WHAT THE TASK REQUIRES:
Locate the line bearing "and the flat base" in the material below, then reproduce it and each following line up to and including the line bearing "record = json.load(file)".

INFORMATION SUPPLIED:
---+---

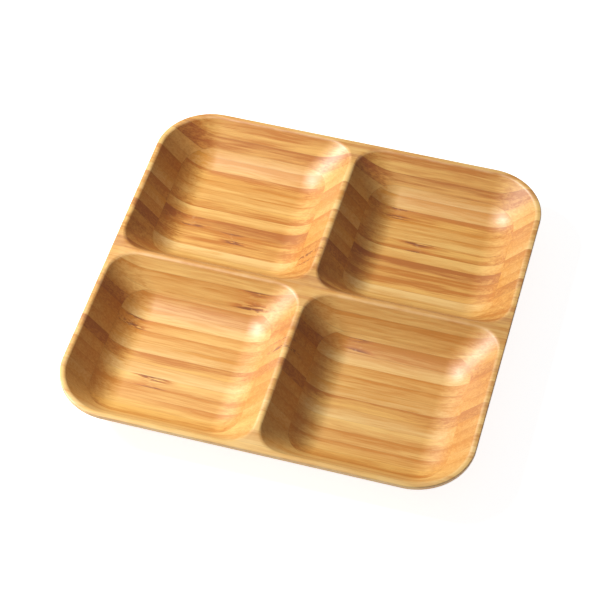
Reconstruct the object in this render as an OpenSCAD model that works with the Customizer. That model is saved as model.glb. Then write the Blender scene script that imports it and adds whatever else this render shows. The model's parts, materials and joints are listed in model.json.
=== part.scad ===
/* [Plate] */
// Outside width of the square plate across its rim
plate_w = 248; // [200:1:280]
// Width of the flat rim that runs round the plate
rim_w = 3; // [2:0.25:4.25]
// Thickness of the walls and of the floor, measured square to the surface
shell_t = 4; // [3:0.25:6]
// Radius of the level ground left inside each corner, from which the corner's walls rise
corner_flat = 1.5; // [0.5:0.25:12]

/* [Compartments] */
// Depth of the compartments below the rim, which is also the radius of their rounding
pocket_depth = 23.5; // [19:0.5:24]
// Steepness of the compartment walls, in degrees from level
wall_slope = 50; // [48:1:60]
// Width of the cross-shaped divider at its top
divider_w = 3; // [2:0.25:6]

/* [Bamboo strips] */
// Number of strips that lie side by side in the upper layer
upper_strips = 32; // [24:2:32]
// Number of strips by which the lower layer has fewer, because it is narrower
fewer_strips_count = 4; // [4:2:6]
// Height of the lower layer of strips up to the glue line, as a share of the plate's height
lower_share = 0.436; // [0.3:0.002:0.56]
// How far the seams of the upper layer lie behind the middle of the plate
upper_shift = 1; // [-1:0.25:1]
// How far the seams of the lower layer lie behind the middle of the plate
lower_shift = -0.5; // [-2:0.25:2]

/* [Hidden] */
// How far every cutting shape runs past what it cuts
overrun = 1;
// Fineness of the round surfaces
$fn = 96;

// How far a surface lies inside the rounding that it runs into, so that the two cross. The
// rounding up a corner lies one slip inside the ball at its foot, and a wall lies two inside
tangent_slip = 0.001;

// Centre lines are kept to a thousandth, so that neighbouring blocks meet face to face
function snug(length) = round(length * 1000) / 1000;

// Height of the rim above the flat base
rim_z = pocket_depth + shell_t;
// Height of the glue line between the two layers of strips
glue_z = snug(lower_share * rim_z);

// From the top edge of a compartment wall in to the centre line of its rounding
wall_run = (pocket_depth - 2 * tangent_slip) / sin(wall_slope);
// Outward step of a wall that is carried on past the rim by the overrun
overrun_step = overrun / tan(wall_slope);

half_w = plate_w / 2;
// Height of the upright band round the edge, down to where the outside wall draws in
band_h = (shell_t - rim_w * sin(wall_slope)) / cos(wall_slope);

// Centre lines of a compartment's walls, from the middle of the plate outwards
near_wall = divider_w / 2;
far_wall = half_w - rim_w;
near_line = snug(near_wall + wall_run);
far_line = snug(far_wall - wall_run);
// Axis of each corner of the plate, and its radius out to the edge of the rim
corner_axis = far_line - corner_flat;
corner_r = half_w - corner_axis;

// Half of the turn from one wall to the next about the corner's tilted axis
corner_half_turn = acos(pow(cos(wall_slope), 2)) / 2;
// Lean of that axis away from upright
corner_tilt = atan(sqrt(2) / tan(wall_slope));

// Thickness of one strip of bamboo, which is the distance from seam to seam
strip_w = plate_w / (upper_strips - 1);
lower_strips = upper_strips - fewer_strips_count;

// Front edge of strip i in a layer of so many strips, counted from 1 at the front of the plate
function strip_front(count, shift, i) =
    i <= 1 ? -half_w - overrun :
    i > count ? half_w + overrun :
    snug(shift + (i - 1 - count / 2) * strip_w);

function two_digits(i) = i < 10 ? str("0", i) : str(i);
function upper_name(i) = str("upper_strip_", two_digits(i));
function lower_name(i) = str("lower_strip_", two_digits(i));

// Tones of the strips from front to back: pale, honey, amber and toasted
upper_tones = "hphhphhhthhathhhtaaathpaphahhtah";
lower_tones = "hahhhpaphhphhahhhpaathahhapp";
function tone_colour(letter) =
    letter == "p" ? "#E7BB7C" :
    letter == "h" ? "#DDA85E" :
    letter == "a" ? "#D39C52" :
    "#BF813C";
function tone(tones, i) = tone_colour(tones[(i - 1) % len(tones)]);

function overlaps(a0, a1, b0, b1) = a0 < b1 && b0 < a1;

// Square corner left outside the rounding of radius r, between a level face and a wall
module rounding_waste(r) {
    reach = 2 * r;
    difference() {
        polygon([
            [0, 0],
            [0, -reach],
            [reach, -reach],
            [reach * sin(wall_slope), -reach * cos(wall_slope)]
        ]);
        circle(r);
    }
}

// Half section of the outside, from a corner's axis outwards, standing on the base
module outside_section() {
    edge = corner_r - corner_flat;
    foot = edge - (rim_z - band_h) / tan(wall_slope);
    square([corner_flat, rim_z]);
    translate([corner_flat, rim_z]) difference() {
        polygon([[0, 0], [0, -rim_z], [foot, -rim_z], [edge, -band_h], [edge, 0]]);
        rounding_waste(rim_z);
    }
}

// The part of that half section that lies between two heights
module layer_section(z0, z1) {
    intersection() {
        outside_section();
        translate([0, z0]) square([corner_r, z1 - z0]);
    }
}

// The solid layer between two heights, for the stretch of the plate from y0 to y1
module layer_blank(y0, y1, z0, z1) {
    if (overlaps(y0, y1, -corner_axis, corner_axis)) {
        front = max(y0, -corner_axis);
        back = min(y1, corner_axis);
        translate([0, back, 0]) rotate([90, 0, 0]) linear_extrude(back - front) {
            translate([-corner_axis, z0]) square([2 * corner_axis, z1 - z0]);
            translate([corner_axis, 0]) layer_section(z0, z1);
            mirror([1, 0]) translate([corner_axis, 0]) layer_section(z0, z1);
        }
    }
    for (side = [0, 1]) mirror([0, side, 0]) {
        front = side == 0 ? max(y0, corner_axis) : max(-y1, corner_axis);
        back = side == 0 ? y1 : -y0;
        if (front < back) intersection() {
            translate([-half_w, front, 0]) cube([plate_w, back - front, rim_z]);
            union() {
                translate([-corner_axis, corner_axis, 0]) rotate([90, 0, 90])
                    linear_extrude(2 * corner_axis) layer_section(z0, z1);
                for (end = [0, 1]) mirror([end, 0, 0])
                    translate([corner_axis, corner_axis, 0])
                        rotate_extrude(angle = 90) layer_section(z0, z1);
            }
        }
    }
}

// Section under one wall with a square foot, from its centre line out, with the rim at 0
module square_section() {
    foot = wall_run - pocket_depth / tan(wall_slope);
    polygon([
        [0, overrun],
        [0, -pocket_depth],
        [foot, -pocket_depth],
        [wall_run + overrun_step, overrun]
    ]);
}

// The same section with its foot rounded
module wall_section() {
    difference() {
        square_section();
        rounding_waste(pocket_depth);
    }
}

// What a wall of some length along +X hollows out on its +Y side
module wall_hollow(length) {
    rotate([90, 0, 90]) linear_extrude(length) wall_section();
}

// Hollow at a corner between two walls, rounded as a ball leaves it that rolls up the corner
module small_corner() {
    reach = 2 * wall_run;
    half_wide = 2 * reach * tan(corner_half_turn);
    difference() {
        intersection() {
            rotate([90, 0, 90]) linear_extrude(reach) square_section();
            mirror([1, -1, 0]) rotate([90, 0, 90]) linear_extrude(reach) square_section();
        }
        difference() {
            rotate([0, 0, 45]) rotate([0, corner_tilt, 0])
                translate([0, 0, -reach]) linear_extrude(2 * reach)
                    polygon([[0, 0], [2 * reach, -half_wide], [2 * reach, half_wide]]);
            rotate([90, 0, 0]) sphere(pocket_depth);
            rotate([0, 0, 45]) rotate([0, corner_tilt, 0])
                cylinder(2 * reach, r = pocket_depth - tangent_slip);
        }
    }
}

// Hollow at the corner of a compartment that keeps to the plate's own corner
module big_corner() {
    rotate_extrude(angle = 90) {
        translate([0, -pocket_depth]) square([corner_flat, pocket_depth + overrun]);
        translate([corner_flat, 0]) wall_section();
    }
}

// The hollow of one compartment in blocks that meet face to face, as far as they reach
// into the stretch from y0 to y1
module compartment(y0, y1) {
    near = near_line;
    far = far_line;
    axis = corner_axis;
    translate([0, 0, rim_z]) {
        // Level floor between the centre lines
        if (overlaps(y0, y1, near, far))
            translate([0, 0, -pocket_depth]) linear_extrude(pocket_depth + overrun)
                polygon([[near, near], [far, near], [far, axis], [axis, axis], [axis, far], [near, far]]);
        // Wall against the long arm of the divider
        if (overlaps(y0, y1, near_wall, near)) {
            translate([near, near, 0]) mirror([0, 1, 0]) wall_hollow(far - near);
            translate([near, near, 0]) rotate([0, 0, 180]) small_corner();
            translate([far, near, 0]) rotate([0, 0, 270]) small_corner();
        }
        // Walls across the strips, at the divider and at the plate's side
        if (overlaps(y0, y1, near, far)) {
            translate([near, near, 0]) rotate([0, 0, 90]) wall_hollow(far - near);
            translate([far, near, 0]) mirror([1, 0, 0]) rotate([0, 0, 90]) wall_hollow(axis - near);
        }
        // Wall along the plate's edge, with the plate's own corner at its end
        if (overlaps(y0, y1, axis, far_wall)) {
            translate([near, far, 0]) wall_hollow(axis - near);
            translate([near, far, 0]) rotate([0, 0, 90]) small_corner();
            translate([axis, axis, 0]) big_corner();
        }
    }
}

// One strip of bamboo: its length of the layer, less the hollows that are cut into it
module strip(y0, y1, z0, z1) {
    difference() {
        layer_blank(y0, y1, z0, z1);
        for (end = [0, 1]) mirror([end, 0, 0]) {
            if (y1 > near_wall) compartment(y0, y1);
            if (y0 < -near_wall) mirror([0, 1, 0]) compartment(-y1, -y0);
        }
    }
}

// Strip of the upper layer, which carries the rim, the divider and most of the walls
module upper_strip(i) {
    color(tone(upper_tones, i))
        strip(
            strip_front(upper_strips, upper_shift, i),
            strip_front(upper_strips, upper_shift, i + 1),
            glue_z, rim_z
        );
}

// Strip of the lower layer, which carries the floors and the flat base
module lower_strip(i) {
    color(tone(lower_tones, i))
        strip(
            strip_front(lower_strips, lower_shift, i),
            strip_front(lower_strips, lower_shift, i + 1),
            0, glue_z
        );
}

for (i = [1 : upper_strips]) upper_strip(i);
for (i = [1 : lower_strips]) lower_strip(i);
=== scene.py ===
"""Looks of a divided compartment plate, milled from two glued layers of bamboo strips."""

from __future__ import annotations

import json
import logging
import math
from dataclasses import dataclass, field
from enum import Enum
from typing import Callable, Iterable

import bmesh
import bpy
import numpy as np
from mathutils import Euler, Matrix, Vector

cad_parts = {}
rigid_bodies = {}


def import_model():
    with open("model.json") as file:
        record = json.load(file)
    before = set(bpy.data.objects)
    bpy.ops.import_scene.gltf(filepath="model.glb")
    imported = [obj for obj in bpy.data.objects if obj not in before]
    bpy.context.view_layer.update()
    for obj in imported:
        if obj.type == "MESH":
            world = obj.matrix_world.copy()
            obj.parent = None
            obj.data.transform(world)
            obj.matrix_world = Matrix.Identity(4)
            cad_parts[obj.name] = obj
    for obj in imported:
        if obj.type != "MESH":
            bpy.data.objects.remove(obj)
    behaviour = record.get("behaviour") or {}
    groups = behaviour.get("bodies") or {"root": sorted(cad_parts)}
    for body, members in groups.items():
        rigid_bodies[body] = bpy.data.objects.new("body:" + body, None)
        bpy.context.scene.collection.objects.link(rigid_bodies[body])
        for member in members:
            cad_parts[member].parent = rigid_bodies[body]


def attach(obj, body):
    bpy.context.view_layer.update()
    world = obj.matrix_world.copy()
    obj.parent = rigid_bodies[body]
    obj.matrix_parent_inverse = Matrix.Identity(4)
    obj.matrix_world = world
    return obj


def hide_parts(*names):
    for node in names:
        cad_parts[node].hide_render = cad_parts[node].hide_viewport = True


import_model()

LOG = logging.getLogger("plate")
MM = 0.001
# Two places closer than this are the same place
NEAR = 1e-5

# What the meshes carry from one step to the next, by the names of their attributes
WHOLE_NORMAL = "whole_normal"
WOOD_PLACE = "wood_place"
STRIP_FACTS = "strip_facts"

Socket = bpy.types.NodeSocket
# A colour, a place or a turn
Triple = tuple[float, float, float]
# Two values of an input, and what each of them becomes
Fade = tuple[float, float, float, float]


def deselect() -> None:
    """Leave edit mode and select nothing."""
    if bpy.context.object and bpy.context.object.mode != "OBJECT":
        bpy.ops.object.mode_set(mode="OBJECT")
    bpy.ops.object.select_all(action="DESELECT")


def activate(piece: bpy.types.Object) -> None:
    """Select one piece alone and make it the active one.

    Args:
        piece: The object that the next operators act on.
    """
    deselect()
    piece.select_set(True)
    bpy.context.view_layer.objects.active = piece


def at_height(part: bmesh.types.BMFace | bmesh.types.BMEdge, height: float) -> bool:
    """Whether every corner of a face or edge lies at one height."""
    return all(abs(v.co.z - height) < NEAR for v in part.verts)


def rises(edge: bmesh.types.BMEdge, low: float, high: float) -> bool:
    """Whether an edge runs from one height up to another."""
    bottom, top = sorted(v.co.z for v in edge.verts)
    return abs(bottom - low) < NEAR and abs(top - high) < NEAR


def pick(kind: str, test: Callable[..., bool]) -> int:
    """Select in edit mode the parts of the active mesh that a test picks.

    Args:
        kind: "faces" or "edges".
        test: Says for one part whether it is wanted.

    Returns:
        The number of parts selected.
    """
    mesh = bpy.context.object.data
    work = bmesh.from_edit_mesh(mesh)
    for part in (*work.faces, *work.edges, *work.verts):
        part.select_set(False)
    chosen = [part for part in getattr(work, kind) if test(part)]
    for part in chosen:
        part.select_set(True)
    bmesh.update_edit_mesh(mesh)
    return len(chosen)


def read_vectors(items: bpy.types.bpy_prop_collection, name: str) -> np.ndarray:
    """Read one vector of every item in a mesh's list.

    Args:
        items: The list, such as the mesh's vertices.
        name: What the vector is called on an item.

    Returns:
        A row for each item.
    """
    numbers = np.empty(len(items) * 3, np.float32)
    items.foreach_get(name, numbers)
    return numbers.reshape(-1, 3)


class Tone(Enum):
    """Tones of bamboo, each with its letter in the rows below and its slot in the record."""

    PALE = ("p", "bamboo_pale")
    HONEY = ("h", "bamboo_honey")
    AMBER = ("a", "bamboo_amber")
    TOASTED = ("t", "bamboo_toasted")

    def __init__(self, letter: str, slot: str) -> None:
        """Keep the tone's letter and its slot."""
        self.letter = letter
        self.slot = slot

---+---

RESPONSE BELOW:
// Strip of the lower layer, which carries the floors and the flat base
module lower_strip(i) {
    color(tone(lower_tones, i))
        strip(
            strip_front(lower_strips, lower_shift, i),
            strip_front(lower_strips, lower_shift, i + 1),
            0, glue_z
        );
}

for (i = [1 : upper_strips]) upper_strip(i);
for (i = [1 : lower_strips]) lower_strip(i);
=== scene.py ===
"""Looks of a divided compartment plate, milled from two glued layers of bamboo strips."""

from __future__ import annotations

import json
import logging
import math
from dataclasses import dataclass, field
from enum import Enum
from typing import Callable, Iterable

import bmesh
import bpy
import numpy as np
from mathutils import Euler, Matrix, Vector

cad_parts = {}
rigid_bodies = {}


def import_model():
    with open("model.json") as file:
        record = json.load(file)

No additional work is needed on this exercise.